__What you should do__: Select every line below containing the word "bodies".

____ Collected material

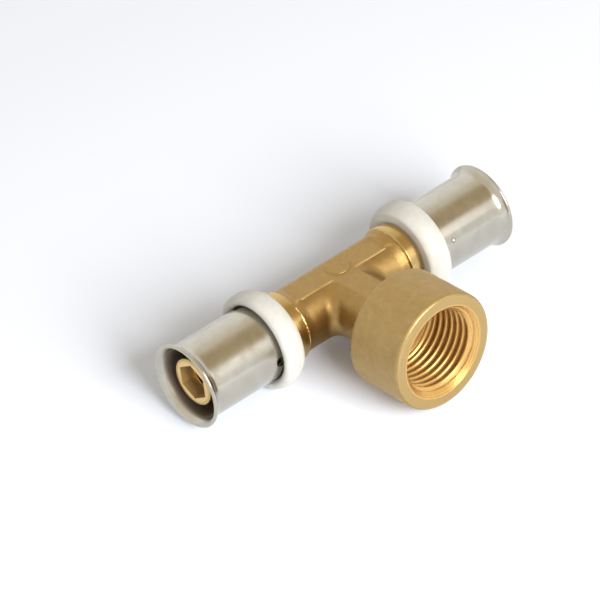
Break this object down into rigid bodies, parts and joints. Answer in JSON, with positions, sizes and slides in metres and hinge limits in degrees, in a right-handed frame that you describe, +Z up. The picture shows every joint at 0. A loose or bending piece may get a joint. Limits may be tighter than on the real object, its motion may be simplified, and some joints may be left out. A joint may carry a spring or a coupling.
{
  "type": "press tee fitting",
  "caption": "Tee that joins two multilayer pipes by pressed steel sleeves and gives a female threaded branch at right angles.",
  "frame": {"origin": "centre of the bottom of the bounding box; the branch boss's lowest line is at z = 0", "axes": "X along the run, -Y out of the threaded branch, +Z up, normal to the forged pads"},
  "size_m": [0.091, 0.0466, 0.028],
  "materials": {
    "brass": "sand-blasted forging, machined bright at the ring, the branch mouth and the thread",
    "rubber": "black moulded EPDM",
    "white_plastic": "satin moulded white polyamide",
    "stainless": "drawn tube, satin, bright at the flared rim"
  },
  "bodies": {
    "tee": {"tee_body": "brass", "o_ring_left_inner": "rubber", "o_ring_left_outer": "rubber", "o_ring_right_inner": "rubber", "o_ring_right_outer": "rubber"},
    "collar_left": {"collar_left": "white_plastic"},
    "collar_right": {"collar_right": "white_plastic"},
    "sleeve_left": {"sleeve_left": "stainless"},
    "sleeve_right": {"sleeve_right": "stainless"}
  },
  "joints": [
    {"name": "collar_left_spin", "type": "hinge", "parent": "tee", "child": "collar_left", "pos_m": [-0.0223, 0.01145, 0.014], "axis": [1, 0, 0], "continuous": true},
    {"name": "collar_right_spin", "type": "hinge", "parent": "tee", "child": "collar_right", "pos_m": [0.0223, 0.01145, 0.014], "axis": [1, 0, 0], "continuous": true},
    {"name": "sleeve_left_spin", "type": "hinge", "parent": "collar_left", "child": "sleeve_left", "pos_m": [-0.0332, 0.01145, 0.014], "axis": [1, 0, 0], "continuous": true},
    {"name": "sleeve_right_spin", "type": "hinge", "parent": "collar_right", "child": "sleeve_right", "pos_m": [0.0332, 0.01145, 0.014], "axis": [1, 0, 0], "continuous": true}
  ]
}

________

__Worked solution__:
Break this object down into rigid bodies, parts and joints. Answer in JSON, with positions, sizes and slides in metres and hinge limits in degrees, in a right-handed frame that you describe, +Z up. The picture shows every joint at 0. A loose or bending piece may get a joint. Limits may be tighter than on the real object, its motion may be simplified, and some joints may be left out. A joint may carry a spring or a coupling.
  "bodies": {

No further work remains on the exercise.